Event #1: Speaker of the House, Nancy Pelosi. I just about cried listening to the story on NPR on the way home from work today. It's that fantabulous. And it's about fucking time.

Event #2: The first Buddhist and Muslim Congressfolk were also sworn in today. Halle-freakin-lujah. Also about fucking time.

(Sidenote to Event #2: Dirt City Paranoia has an especially excellent post related to this Event that I highly recommend.)

It's a good day for the revolution...


Everyone seems to have them. Everyone but me.

I'm just too damn tired for resolutions this year. And it isn't helping to be staggering under mountains of medical debt either.

Yeah. Helmet appointment earlier this week:

7:30 AM - Dr. Craniofacial-Specialist examines Ms. Baby's head for a grand total of 45 seconds and scribbles with a magic marker on the outside of Monsieur Helmet. That'll be $280, please.

8:30 AM - Helmet-fabrication-people spend a grand total of 10 minutes following the magic-marker directions and sanding off some of Monsieur Helmet's foam liner. That'll be $100, please.

Fuckin'. A.

I know, I know. It could be worse. It could be way worse. And it fact, things looked up shortly after we arrived home:

9:30 AM - I check my paystub online. My last paycheck included a $400 Christmas/End-of-Year bonus from Fabulous Private University. Which is great, since it covers the medical bills for this week. And leaves me 20 bucks for expensive coffees. Woo-hoo.

But I hate debt. I really, really, really hate it. And those payments? Well, the one to the Helmet-fab-folk was one of 4 or 5 more. And the one to Doc Cranio was just a drop in the frikkin' bucket.

Guess 'get out of debt' won't be on my list of resolutions....

And neither will much else.

Certainly, no writing goals. The brain only erratically accesses its creativity centers when it operates on Virtually No Sleep for months at a time. There is no foreseeable end in sight for that situation, so writing can just kiss off for a while.

I'd love to spend more time with The Husband - yanno, just the two-of-us-and-no-kids? - but again, that's unlikely to be possible for many moons.

I'd also love to read a couple of books I've been meaning to well, start. But by the time both kids are in bed, all I want to do is crash myself. No end in sight there either.

Yeah. I guess all I really want to achieve in the coming year is a good night's sleep. Hah! Wish me luck.

Strange Dreams

The Dream:

Ms. Baby is older - maybe 1-ish - and she has hair and can crawl and sit up by herself. She can't walk yet, so I'm carrying her. We're taking a test. It's an entrance exam for pre-school or something. An odd pre-school.

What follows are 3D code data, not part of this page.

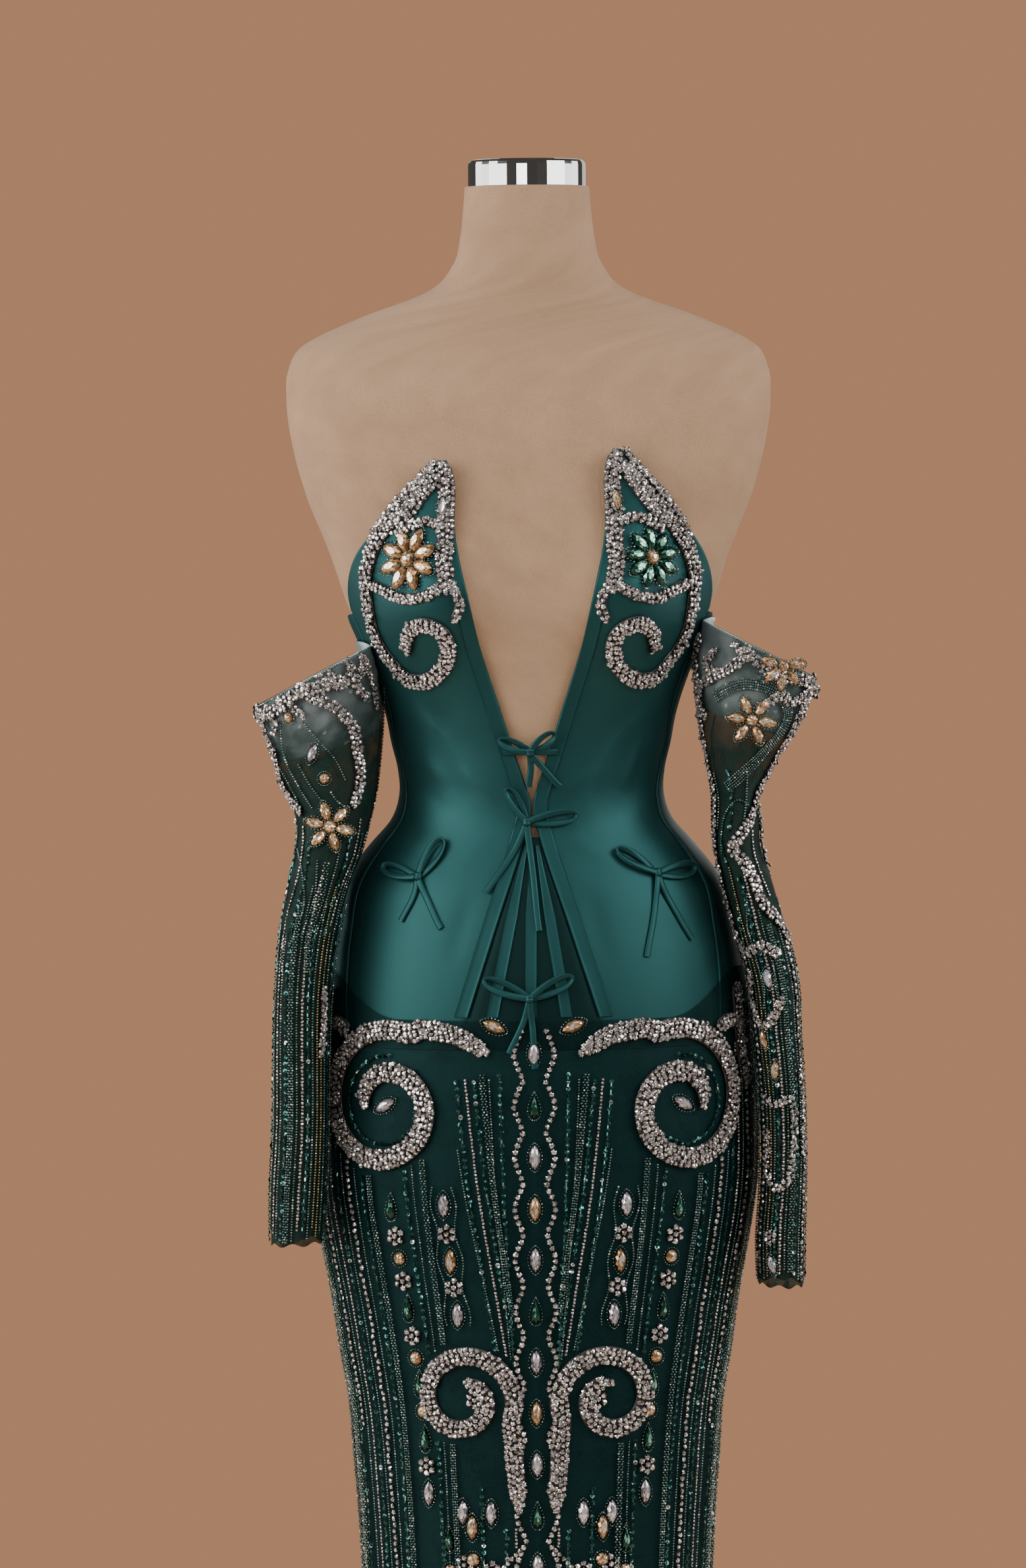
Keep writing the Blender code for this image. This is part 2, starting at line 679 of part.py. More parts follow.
def bow(name, place, loops, tails, base, tie=0.0):
    """loops are (direction in degrees, length, spread in degrees), tails are (across, up) of their ends."""
    arc0, z0 = place[0] * MM, place[1] * MM
    low = base + TUBE_THICK / 2
    high = low + 1.7 * TUBE_THICK
    middle = base + KNOT_THICK + 0.2 * MM
    knot = layer(turn_of_arc(np.array([arc0]), np.array([z0])), np.array([z0]), middle)[0]
    mesh = bpy.data.meshes.new(name)
    ball = bmesh.new()
    bmesh.ops.create_uvsphere(ball, u_segments=6, v_segments=5, radius=1)
    ball.to_mesh(mesh)
    ball.free()
    mesh.transform(Matrix.Translation(knot) @ Matrix.Diagonal((KNOT, KNOT_THICK, KNOT, 1)))
    pieces = [add(f"{name}_knot", mesh, "satin")]
    for number, (direction, length, spread) in enumerate(loops):
        t = np.linspace(0.012, 0.988, 9)
        angle = np.radians(direction + spread * (t - 0.5))
        reach = length * MM * np.sin(math.pi * t) ** 0.85
        arc, z = arc0 + reach * np.cos(angle), z0 + reach * np.sin(angle)
        out = low + (high - low) * ease(0.3, 1.0, t) + 1.5 * MM * np.sin(math.pi * t)
        pieces.append(strand(f"{name}_loop_{number}", arc, z, out))
    for number, (across, up) in enumerate(tails):
        t = np.linspace(0.02, 1, 5)
        arc = arc0 + across * MM * t**1.25
        z = z0 + up * MM * t
        out = middle + (low - middle) * ease(0, 0.4, t)
        pieces.append(strand(f"{name}_tail_{number}", arc, z, out))
    if tie:
        t = np.linspace(-1, 1, 3)
        pieces.append(strand(f"{name}_tie", arc0 + tie * MM * t, np.full(3, z0), np.full(3, low)))
    return joined(name, pieces, "satin")


def bows():
    on_satin = SATIN_FACE + TRIM_GAP
    on_band = on_satin + RIBBON + TRIM_GAP
    bow("bow_upper", (-1, 1105), [(151, 25, 38), (38, 25, 50)], [(0, -26), (24, -26)], on_band, tie=21)
    bow("bow_middle", (-4, 1048), [(122, 34, 30), (8, 38, 34)], [(-31, -56), (10, -86)], on_band)
    bow("bow_lower", (-3, 909), [(158, 37, 34), (26, 36, 36)], [(-15, -43), (5, -55)], on_band + OVERLAY_STAND_OFF)
    bow("bow_hip_left", (-92, 1003), [(172, 36, 32), (48, 39, 32)], [(-15, -34), (20, -39)], on_satin)
    bow("bow_hip_right", (102, 1004), [(150, 40, 30), (2, 38, 32)], [(-9, -64), (34, -52)], on_satin)


# Sleeves
def sleeve_point(table, angle, z, inset):
    """Points round a sleeve at the middle heights z, kept clear of the body and then set in. Angle 0 is +X."""
    x0, y0, half_width, half_depth = (between(table, c, z) * MM for c in table["columns"][1:5])
    x = x0 + (half_width - inset) * np.cos(angle)
    y = y0 + (half_depth - inset) * np.sin(angle)
    height = z + between(table, "rise", z) * (x - x0)
    covered = np.where(height > OVERLAY_TOP + OVERLAY_SIDE_RISE + 10 * MM, SATIN_FACE, OVERLAY_FACE)
    half_w, centre_y, half_d, _ = section(height)
    turn = np.arctan2(x / half_w, -(y - centre_y) / half_d)
    near = layer(turn, height, covered + SLEEVE_CLEAR + inset)
    grow = np.maximum(np.hypot(near[..., 0], near[..., 1] - centre_y) / np.hypot(x, y - centre_y), 1)
    return np.stack([x * grow, centre_y + (y - centre_y) * grow, height], axis=-1)


def sleeve_layer(name, table, angle, z, outside, inside, finish, closed):
    angle, z = np.meshgrid(angle, z)
    inner, outer = sleeve_point(table, angle, z, inside), sleeve_point(table, angle, z, outside)
    wall(name, inner, outer, finish, closed)


def sleeve(table, side, word):
    """The tube, the facing inside its mouth, and the collar of crystals round the mouth's outer side."""
    foot, mouth = (table["rows"][end][0] * MM for end in (0, -1))
    near_mouth = mouth - np.array([FACING_DEEP, 1.5 * COLLAR_DEEP, COLLAR_DEEP, COLLAR_DEEP / 2, 0])
    rows = np.concatenate([np.linspace(foot, near_mouth[0], SLEEVE_ROWS)[:-1], near_mouth])
    ring = np.linspace(0, 2 * math.pi, SLEEVE_SIDES + 1)[:-1]
    sleeve_layer(f"sleeve_{word}", table, ring, rows, 0, SLEEVE, "tulle", True)
    inside = SLEEVE + TRIM_GAP
    sleeve_layer(f"sleeve_facing_{word}", table, ring, near_mouth, inside, inside + FACING, "organza", True)

    away = 0 if side > 0 else math.pi
    half_arc = COLLAR_SIDES * math.pi / SLEEVE_SIDES
    arc = away + half_arc * np.linspace(-1, 1, COLLAR_SIDES + 1)
    angle, z = np.meshgrid(arc, near_mouth[2:])
    crown = TRIM_GAP + np.array([COLLAR_THICK / 3, COLLAR_THICK, COLLAR_THICK / 2])[:, None]
    inner, outer = sleeve_point(table, angle, z, -TRIM_GAP), sleeve_point(table, angle, z, -crown)
    wall(f"sleeve_collar_{word}", inner, outer, "crystal")


# Bead flowers
def flower(name, point, finish):
    """Eight petals round a boss. point(across, up, out) gives a place near the flower's middle."""
    spokes = np.arange(16)
    angle = spokes * math.pi / 8
    petal = np.where(spokes % 2 == 0, 1.0, 0.62)
    reach = FLOWER_RADIUS * np.array([0.22, 0.6, 1.0])[:, None] * np.array([petal * 0 + 1, petal, petal])
    across, up = reach * np.cos(angle), reach * np.sin(angle)
    height = np.array([0.9, 0.7, 0.3])[:, None] * FLOWER_TALL * np.where(spokes % 2 == 0, 1.0, 0.6)
    height[0] = FLOWER_TALL
    grid = np.stack([point(across, up, 0 * height), point(across, up, height)])
    flat = grid.reshape(-1, 3)
    index = np.arange(96).reshape(2, 3, 16)
    index = np.concatenate([index, index[..., :1]], axis=2)
    faces = [facets(index[0])[:, ::-1], facets(index[1])]
    faces.append(facets(np.stack([index[0, -1], index[1, -1]])))
    faces = [tuple(f) for f in np.concatenate(faces)]
    faces += [tuple(index[0, 0, :-1]), tuple(index[1, 0, :-1][::-1])]
    return solid(name, flat, faces, finish)


def flowers():
    for side, word, place, finish in CUP_FLOWERS:
        def on_cup(across, up, out, side=side, place=place):
            z = place[1] * MM + up
            turn = turn_of_arc(side * place[0] * MM + across, z)
            return layer(turn, z, SATIN_FACE + CUP_SCROLL_GAP + out)

        flower(f"cup_flower_{word}", on_cup, finish)
    for table, word, degrees, height, gap in SLEEVE_FLOWERS:
        def on_sleeve(across, up, out, table=table, degrees=degrees, height=height, gap=gap):
            round_it = between(table, "half_width", height * MM) * MM
            angle = math.radians(degrees) + across / round_it
            return sleeve_point(table, angle, height * MM + up, -(gap * MM + out))

        flower(f"sleeve_flower_{word}", on_sleeve, "champagne")


# Zip slider and pull tab at the top of the centre back
def box(name, low, high):
    mesh = bpy.data.meshes.new(name)
    cube = bmesh.new()
    bmesh.ops.create_cube(cube, size=1)
    cube.to_mesh(mesh)
    cube.free()
    size = [(b - a) for a, b in zip(low, high, strict=True)]
    middle = [(a + b) / 2 for a, b in zip(low, high, strict=True)]
    mesh.transform(Matrix.Translation(middle) @ Matrix.Diagonal((*size, 1)))
    return add(name, mesh, "zip_metal", smooth=False)


def rod(name, radius, length, centre, sides=16):
    """A cylinder along X."""
    mesh = bpy.data.meshes.new(name)
    made = bmesh.new()
    bmesh.ops.create_cone(made, cap_ends=True, segments=sides, radius1=radius, radius2=radius, depth=length)
    made.to_mesh(mesh)
    made.free()
    mesh.transform(Matrix.Translation(centre) @ Matrix.Rotation(math.pi / 2, 4, "Y"))
    return add(name, mesh, "zip_metal", smooth=False)


def zip_parts():
    back = layer(math.pi, ZIP_Z, SATIN_FACE)
    normal = outward(np.array(math.pi), np.array(ZIP_Z))
    lean = math.atan2(normal[2], normal[1])
    place = Matrix.Translation(back) @ Matrix.Rotation(lean, 4, "X")
    wide, thick, tall = (SLIDER[k] for k in ("wide", "thick", "tall"))
    face = TRIM_GAP + thick
    pin = (0, face + PIN_OUT, EAR["tall"] / 2)
    ear_in = KNUCKLE_WIDE / 2 + SEAM
    pieces = [box("slider_plate", (-wide / 2, TRIM_GAP, -tall / 2), (wide / 2, face, tall / 2))]
    for s in (-1, 1):
        ends = sorted([s * ear_in, s * (ear_in + EAR["thick"])])
        low, high = (ends[0], face - thick / 2, 0), (ends[1], face + EAR["reach"], EAR["tall"])
        pieces.append(box("slider_ear", low, high))
    pieces.append(rod("slider_pin", PIN_RADIUS, 2 * ear_in + EAR["thick"], pin))
    slider = joined("zip_slider", pieces, "zip_metal")
    slider.data.transform(place)

    hinge = place @ Vector(pin)
    neck = box("tab_neck", (-KNUCKLE_WIDE / 2 + 0.1 * MM, -TAB["thick"] / 2, -TAB["neck"] - 1 * MM),
               (KNUCKLE_WIDE / 2 - 0.1 * MM, TAB["thick"] / 2, -KNUCKLE_HOLE - 0.3 * MM))
    blade = box("tab_blade", (-TAB["wide"] / 2, -TAB["thick"] / 2, -TAB["long"]),
                (TAB["wide"] / 2, TAB["thick"] / 2, -TAB["neck"]))
    knuckle = rod("tab_knuckle", KNUCKLE_RADIUS, KNUCKLE_WIDE, (0, 0, 0))
    hole = rod("tab_hole", KNUCKLE_HOLE, 2 * KNUCKLE_WIDE, (0, 0, 0))
    tab = joined("zip_pull_tab", [knuckle, neck, blade], "zip_metal", hole)
    tab.location = hinge


def main():
    form_torso()
    form_metal()
    for side, word in ((-1, "left"), (1, "right")):
        bodice(side, word)
        edge_band(side, word)
        scrolls(side, word)
    gusset()
    fan_ribbons()
    skirt()
    bows()
    sleeve(SLEEVE_LEFT, -1, "left")
    sleeve(SLEEVE_RIGHT, 1, "right")
    flowers()
    zip_parts()


main()
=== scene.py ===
# Column evening dress on a dress form: cloth, beadwork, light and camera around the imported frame.
# Left and right are as seen from the front, lengths in the tables are in millimetres.
import math

import bpy
import numpy as np
from mathutils import Matrix


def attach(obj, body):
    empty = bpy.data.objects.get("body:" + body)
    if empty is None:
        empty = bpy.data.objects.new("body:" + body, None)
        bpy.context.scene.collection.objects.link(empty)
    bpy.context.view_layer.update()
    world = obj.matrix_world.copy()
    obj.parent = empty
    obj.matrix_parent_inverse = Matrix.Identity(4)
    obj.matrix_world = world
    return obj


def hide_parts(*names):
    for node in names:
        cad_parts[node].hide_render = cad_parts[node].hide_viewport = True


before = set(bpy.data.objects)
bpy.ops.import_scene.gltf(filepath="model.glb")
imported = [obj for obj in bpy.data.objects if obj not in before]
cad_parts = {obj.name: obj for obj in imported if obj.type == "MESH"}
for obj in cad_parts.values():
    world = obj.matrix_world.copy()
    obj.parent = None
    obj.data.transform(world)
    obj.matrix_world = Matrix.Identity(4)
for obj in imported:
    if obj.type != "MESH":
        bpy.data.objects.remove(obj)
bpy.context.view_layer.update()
mm = 0.001
chance = np.random.default_rng(11)
mainBody = "dress_on_form"


def unit(v):
    # Each vector divided by its length.
    return v / np.maximum(np.linalg.norm(v, axis=-1, keepdims=True), 1e-12)


# Camera and light

# Angles in degrees, the lens in millimetres
cameraSettings = {"place": (-0.0149, -6.0, 1.34), "pitchDown": 2.527, "roll": -0.45, "lens": 113.72}
# Softboxes: degrees from the front to the right, distance, height and size in metres, power, colour
lightSettings = {
    "leftBox": (-61, 2.7, 1.75, (2.1, 2.2), 67, (1, 0.97, 0.93)),
    "rightBox": (60, 2.7, 2.20, (1.5, 1.8), 46, (1, 0.97, 0.94)),
    "overhead": (10, 0.9, 3.2, (1.6, 1.6), 16, (1, 0.98, 0.95)),
    "glintLeft": (-30, 2.6, 2.3, (0.16, 0.16), 7, (1, 0.98, 0.96)),
    "glintRight": (24, 2.6, 1.9, (0.16, 0.16), 5, (1, 0.98, 0.96)),
    "frontGlint": (-9, 3.2, 1.75, (0.6, 0.6), 8, (1, 0.98, 0.96)),
    "sideLeft": (-104, 2.7, 1.6, (1.5, 2.0), 34, (1, 0.97, 0.93)),
    "sideRight": (104, 2.7, 1.6, (1.5, 2.0), 30, (1, 0.97, 0.94)),
    "backFill": (165, 3.2, 1.9, (2.4, 2.0), 12, (1, 0.96, 0.92)),
}
lightAim = 1.05
roomSettings = {
    "seen": (0.445, 0.226, 0.125), "glow": (0.52, 0.47, 0.43), "strength": 0.16,
    "floor": (0.62, 0.50, 0.41),
}


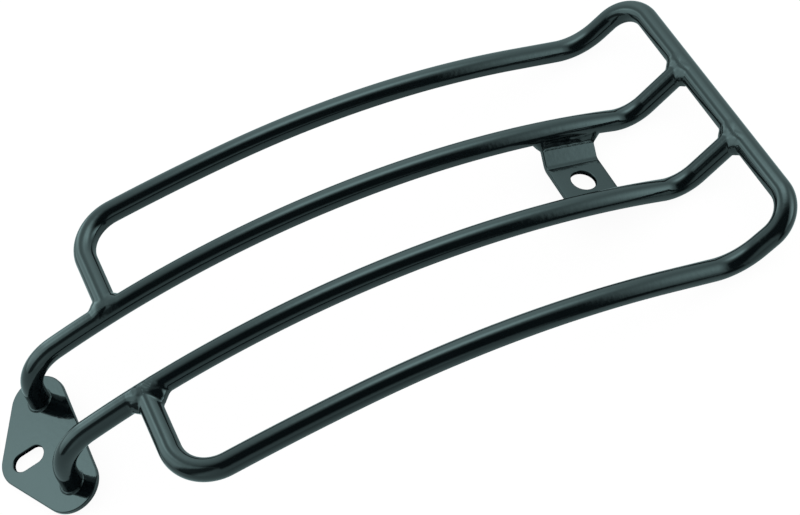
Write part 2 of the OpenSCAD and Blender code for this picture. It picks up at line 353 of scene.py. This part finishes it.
def strap_mesh(edge=STRAP_EDGE):
    """The bent strap with rounded edges and its round hole. The legs end 1 mm short of the rails' centre lines."""
    half = STRAP_W / 2
    inner = half - edge
    leg = (RAIL_X - STRAP_FLAT / 2) / math.cos(rad(STRAP_LEG_ANGLE)) - 1.0
    steps = [0.0, EDGE_MARGIN] + list(np.linspace(0.3, 2 * inner - 0.3, 13))
    steps += [2 * inner - EDGE_MARGIN, 2 * inner]
    top = [(-inner + t, 0.0) for t in steps]
    low = [(inner - t, -STRAP_T) for t in steps]
    quarter = np.linspace(0, math.pi / 2, 6)[1:-1]
    right = [(inner + edge * math.sin(t), -edge + edge * math.cos(t)) for t in quarter]
    right += [(half, -edge), (half, -edge - EDGE_MARGIN),
              (half, -STRAP_T + edge + EDGE_MARGIN), (half, -STRAP_T + edge)]
    right += [(inner + edge * math.cos(t), -STRAP_T + edge - edge * math.sin(t)) for t in quarter]
    left = [(-w, -STRAP_T - h) for w, h in right]
    section = top + right + low + left
    n_top, n_right = len(top), len(right)
    bend_end = strap_straight + strap_turn
    bends = list(np.linspace(strap_straight, bend_end, 9))
    legs = list(np.linspace(bend_end, bend_end + leg, 10))[1:]
    half_s = bends + legs
    stations = [-s for s in half_s[::-1]] + half_s
    mid = len(half_s) - 1
    bm = bmesh.new()
    rows = [[bm.verts.new(strap_point(s, w, h)) for w, h in section] for s in stations]
    count = len(section)
    low_start = n_top + n_right
    for k in range(len(rows) - 1):
        for i in range(count):
            j = (i + 1) % count
            on_face = i < n_top - 1 or low_start <= i < low_start + n_top - 1
            if k == mid and on_face:
                continue  # the two flat faces are filled round the hole below
            bm.faces.new((rows[k][i], rows[k][j], rows[k + 1][j], rows[k + 1][i]))
    bm.faces.new(rows[0][::-1])
    bm.faces.new(rows[-1])
    # the round hole with rounded rims, then the two flat faces round it
    r = HOLE_D / 2
    rim = [(0.2 + edge, 0.0), (edge, 0.0)]
    rim += [(edge - edge * math.sin(t), -edge + edge * math.cos(t)) for t in quarter]
    rim += [(0.0, -edge), (0.0, -edge - EDGE_MARGIN), (0.0, -STRAP_T + edge + EDGE_MARGIN), (0.0, -STRAP_T + edge)]
    rim += [(edge - edge * math.cos(t), -STRAP_T + edge - edge * math.sin(t)) for t in quarter]
    rim += [(edge, -STRAP_T), (0.2 + edge, -STRAP_T)]
    turns = np.linspace(0, 2 * math.pi, 72, endpoint=False)
    hole = [[bm.verts.new(strap_point((r + off) * math.cos(t), (r + off) * math.sin(t), h)) for t in turns]
            for off, h in rim]
    skin(bm, hole)
    for first, ring in ((0, hole[0]), (low_start, hole[-1])):
        one = rows[mid][first:first + n_top]
        two = rows[mid + 1][first:first + n_top]
        edges = ring_edges(bm, one + two[::-1]) + ring_edges(bm, ring)
        bmesh.ops.triangle_fill(bm, edges=edges, use_beauty=True)
    return taken_out(bm)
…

Sample question posted above a bin of yellow squash and zucchini that we have to climb over if we answer the question correctly: The zucchini are £2,08 (why it's in £s, I have no idea) per pound. If the yellow squash are 1/3 that price per pound, how much is 4 pounds of yellow squash.

Ms. Baby apparently answers correctly (not that she can speak, mind you, but somehow she does), because we clamber over the crate of yellow squash and zucchini and into a dimly lit stone room. We climb over other crates of other stuff, somehow answering equally impossible-for-a-1-year-old questions.

We come to a small, square stone door on the opposite side of the room. It slides open.

Ms. Baby goes to crawl through it. I grab her and pull her back.

There's a spider the size of a bullfrog perched on a web on the other side of the door. I know it's the size of a bullfrog because there's one caught in the web, one rear leg entangled and the other three pathetically trying to hop away.

We have to go through the door.

I'm studying the door, trying to figure out how we're going to do this without being ensnared ourselves. That's when I notice the other spider. Same species, same size, but this one is on OUR side of the door.

Just as I'm about to panic and retreat, I wake up to the sounds of the real Ms. Baby requesting breakfast as politely as she knows how.


I'm not sure where all of this came from. Some of it has to do with upcoming events (Ms. Four will have to take a test to get into the local magnet school), but the spiders.... ?? Haven't seen any spiders in months, so I dunno.

The dream spiders looked like one that was in our backyard at our old house. You could hardly see them in real life.

Days later, I'm still shuddering at the size of them dream-spiders. Eep. Double eep.